UJR: Has that affected this album, you being a mother as well?

MP: Yeah, totally, I have a teenager and I'm surrounded by young people, I know the angst that they feel and the stress that they feel because they feel that no-one knows who they are and understands them but we've got to keep telling them always go for the passion first, for the things that you love, always make that the focus and the rest will come.

UJR: What are you wanting people to take away from this album? Their lasting memory of it?

MP: I want the lasting memory to really be that life is sometimes incredibly tough, but the message is don't give up. The whole album is really about redemption, the journey hasn't been easy but don't give up. Even when it looks really rubbish out there and you think that there's no hope for you, just hold on, it's going to get better.

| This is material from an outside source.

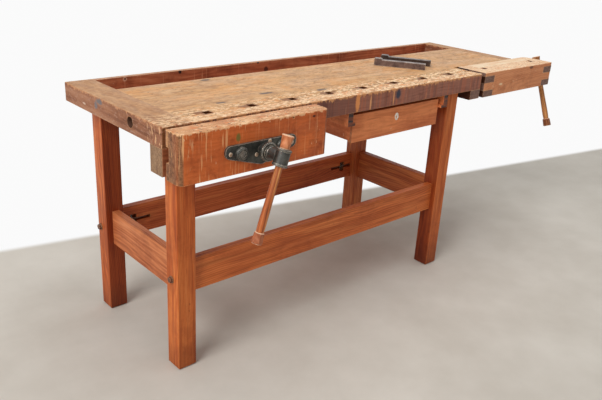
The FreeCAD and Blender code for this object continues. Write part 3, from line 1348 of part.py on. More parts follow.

UJR: But what about the flip side for you?

MP: It doesn't bother me, I can smooth it over, I've been in a restaurant about to put a piece of steak in to my mouth and someone has come over for an autograph. It's all good, the worse thing you can do is tell that person to get lost, they're going to go home and think you know what, I've been in to her music for years but she's really not a nice person. That's not good.

UJR: But on the other hand you are a human being, doesn't that put you in a robotic....

MP: Do I look like a robot?! No, I'm a people person, I love people and I love making people happy. I'm a performer. I've met many stars, much bigger stars than me, and I wish sometimes I hadn't met some of them because the way they behaved was so terrible, I can't believe I followed you all these years.

UJR: So thanks for talking to us, we'd love do it again, it's been really enjoyable.

MP: I'd love to, sometime soon!

UJR: Ok, take care, and see you soon.